Before buying and installing a new ball cock assembly, first try adjusting it to allow different water levels. This unit is the one with the noticeable floating ball that rises as the toilet fills with water and shuts off when it reaches a certain level. There are four different types of ballcock assembly types so you’ll have to investigate your specific unit. Most often there is a screw that turns to adjust the unit up and down. Experiment with the height with this screw and gently bend the float assembly upward or downward until water reaches the correct line and the leaks stop.
Inspect the Float
Another thing to investigate is the ball float itself. The device should be sitting fully on top of the water and if it is submerged in any way there could be a small hole in the ball. This is an easy and inexpensive fix as the ball simply screws off the arm.
Adjust the Chain
A chain runs from the flip lever to the flapper and serves as the bridge between the two objects. The chain pulls the flapper up to let water out when flushed and guides it back down during the refill. The chain can not be too tight or too lose or else the toilet won’t flush or refill properly. Inspect and/or adjust the chain so that there’s minimal slack when the flapper is closed.
Bent Lift Arm
The arm that runs from the fill valve to the ball float is known as the lift arm. Sometimes slight bending is required to get the water line to the correct level. If this device gets too bent up though it will inhibit the efficient flushing of the toilet. In some cases its best just to replace this device.
Other Slow Leak Causes
There are a number of rubber gaskets,washers and other small devices inside the toilet that could be the cause of a slow leak. These can deteriorate and crack letting water flow when it’s not supposed to. Inspecting and replacing these small components could be the key to stopping the water flow the way to finally find the success to fix a leaky toilet.

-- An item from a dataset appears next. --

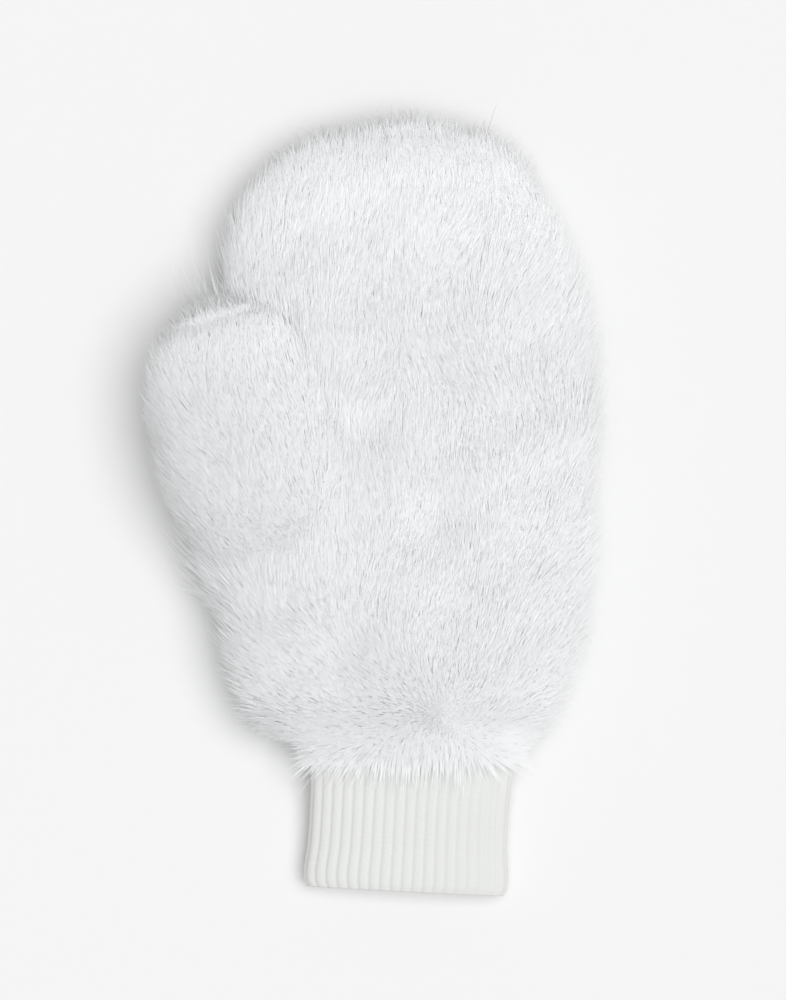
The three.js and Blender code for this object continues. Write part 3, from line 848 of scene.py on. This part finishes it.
def hair_shade(nodes, links, across):
    """A brightness for each hair, from the column that it has on the map."""
    column = calculated(nodes, links, "MULTIPLY", across, UV_COLUMNS)
    whole = calculated(nodes, links, "FLOOR", column)
    shade = nodes.new("ShaderNodeTexWhiteNoise")
    shade.noise_dimensions = "1D"
    links.new(whole, shade.inputs["W"])
    level = nodes.new("ShaderNodeMapRange")
    level.inputs["To Min"].default_value = HAIR_LEVELS[0]
    level.inputs["To Max"].default_value = HAIR_LEVELS[1]
    links.new(shade.outputs["Value"], level.inputs["Value"])
    return level.outputs["Result"]


def strand_material():
    """White fibres: cooler and a little darker at the root, each with its own shade."""
    material, nodes, links = material_of("white_fur_strands", {
        "Roughness": 0.75,
        "Sheen Weight": 0.25,
        "Sheen Roughness": 0.5,
        "Specular IOR Level": 0.25,
    })
    uv = nodes.new("ShaderNodeUVMap")
    uv.uv_map = "OFBake"
    split = nodes.new("ShaderNodeSeparateXYZ")
    links.new(uv.outputs["UV"], split.inputs["Vector"])
    colour = ramp_of(nodes, links, split.outputs["Y"], HAIR_COLOURS, HAIR_TIP_FROM)
    tint = nodes.new("ShaderNodeVectorMath")
    tint.operation = "SCALE"
    links.new(colour, tint.inputs[0])
    links.new(hair_shade(nodes, links, split.outputs["X"]), tint.inputs["Scale"])
    shader = nodes["Principled BSDF"]
    through = nodes.new("ShaderNodeBsdfTranslucent")
    mix = nodes.new("ShaderNodeMixShader")
    mix.inputs["Fac"].default_value = HAIR_TRANSLUCENCY
    links.new(tint.outputs["Vector"], shader.inputs["Base Color"])
    links.new(tint.outputs["Vector"], through.inputs["Color"])
    links.new(shader.outputs["BSDF"], mix.inputs[1])
    links.new(through.outputs["BSDF"], mix.inputs[2])
    links.new(mix.outputs["Shader"], nodes["Material Output"].inputs["Surface"])
    return material


def mottled(made, colours, scale, detail, strength, distance):
    """A material as material_of made it, with fine mottling in its colour and relief."""
    material, nodes, links = made
    shader = nodes["Principled BSDF"]
    place = nodes.new("ShaderNodeTexCoord")
    grain = nodes.new("ShaderNodeTexNoise")
    grain.inputs["Scale"].default_value = scale
    grain.inputs["Detail"].default_value = detail
    links.new(place.outputs["Object"], grain.inputs["Vector"])
    colour = ramp_of(nodes, links, grain.outputs["Fac"], colours)
    links.new(colour, shader.inputs["Base Color"])
    bump = nodes.new("ShaderNodeBump")
    bump.inputs["Strength"].default_value = strength
    bump.inputs["Distance"].default_value = distance
    links.new(grain.outputs["Fac"], bump.inputs["Height"])
    links.new(bump.outputs["Normal"], shader.inputs["Normal"])
    return material


def under_fur_material():
    """The dense short under-fur, mottled and downy, darkened with painted shade of the deep pile."""
    made = material_of("white_under_fur", {
        "Roughness": 0.95,
        "Sheen Weight": 0.2,
        "Specular IOR Level": 0.1,
    })
    return mottled(
        made, UNDER_FUR_SHADED_COLOURS, scale=900, detail=4, strength=0.5, distance=0.6 * MM,
    )


def knit_material():
    """Soft matte yarn, faintly warm, with its plied fibres as bump and a little variation."""
    made = material_of("white_knit_yarn", {
        "Roughness": 0.9,
        "Sheen Weight": 0.3,
        "Specular IOR Level": 0.15,
    })
    return mottled(made, KNIT_COLOURS, scale=1400, detail=3, strength=0.4, distance=0.2 * MM)


def floor_material():
    return material_of("pale_floor", {
        "Base Color": (FLOOR_SHADE, FLOOR_SHADE, FLOOR_SHADE, 1),
        "Roughness": 1.0,
        "Specular IOR Level": 0.0,
    })[0]


# Studio

def add_camera():
    data = bpy.data.cameras.new("camera")
    data.sensor_width = SENSOR
    data.lens = SENSOR * CAMERA_DISTANCE / (MM_A_PIXEL * PHOTO_HEIGHT)
    camera = bpy.data.objects.new("camera", data)
    camera.location = (CAMERA_X, CAMERA_Y, CAMERA_DISTANCE + OUTLINE_HEIGHT)
    bpy.context.scene.collection.objects.link(camera)
    bpy.context.scene.camera = camera


def add_floor():
    ends = [(-1, -1, 0), (1, -1, 0), (1, 1, 0), (-1, 1, 0)]
    corners = np.array(ends) * FLOOR_REACH - ORIGIN
    mesh_object("floor", corners, [[0, 1, 2, 3]], floor_material())


def add_light():
    world = bpy.data.worlds.new("studio")
    world.use_nodes = True
    background = world.node_tree.nodes["Background"]
    background.inputs["Color"].default_value = (1, 1, 1, 1)
    background.inputs["Strength"].default_value = WORLD_LIGHT
    bpy.context.scene.world = world
    data = bpy.data.lights.new("key", "SUN")
    data.energy = KEY_LIGHT
    data.angle = KEY_ANGLE
    lamp = bpy.data.objects.new("key", data)
    lamp.rotation_euler = (-Vector(KEY_TOWARDS)).to_track_quat("-Z", "Y").to_euler()
    bpy.context.scene.collection.objects.link(lamp)


def set_look():
    scene = bpy.context.scene
    scene.view_settings.view_transform = "Standard"
    scene.cycles.max_bounces = BOUNCES
    scene.cycles.diffuse_bounces = BOUNCES
    scene.cycles.transmission_bounces = BOUNCES


def own(piece, node):
    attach(piece, "root")
    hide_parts(node)


def add_under_fur():
    material = under_fur_material()
    hand = under_fur_body(
        "hand_under_fur", hand_point, HAND_AXIS, hand_depth, HAND_HOLLOW_END, HAND_GRID, material,
    )
    own(hand, "hand_shell")
    thumb = under_fur_body(
        "thumb_under_fur", thumb_point, THUMB_AXIS, thumb_depth, THUMB_HOLLOW_END, THUMB_GRID,
        material,
    )
    own(thumb, "thumb_shell")


def add_strands():
    material = strand_material()
    names = ["wrist_fur", "palm_fur", "knuckle_fur", "finger_fur"]
    ends = [0.0, 0.26, 0.5, 0.74, FUR_END]
    for index, name in enumerate(names):
        low, high = ends[index:index + 2]
        piece = hand_strands(name, low, high, material, STRAND_SEED + index)
        own(piece, "hand_shell")
    thumb = thumb_strands("thumb_fur", material, STRAND_SEED + len(names))
    own(thumb, "thumb_shell")


add_camera()
add_floor()
add_light()
set_look()
add_under_fur()
add_strands()
own(knit_cuff(knit_material()), "rib_cuff")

Most solutions to the problem of a leaky toilet are relatively inexpensive to purchase and viable DIY projects. Of course if you don’t feel comfortable messing with the plumbing and toilet components, a professional plumber can usually solve the problem in less than an hour. It may be excruciating to pay for a service call, but remember that a silent leak in a toilet could be using up to 7,000 gallons of water per month.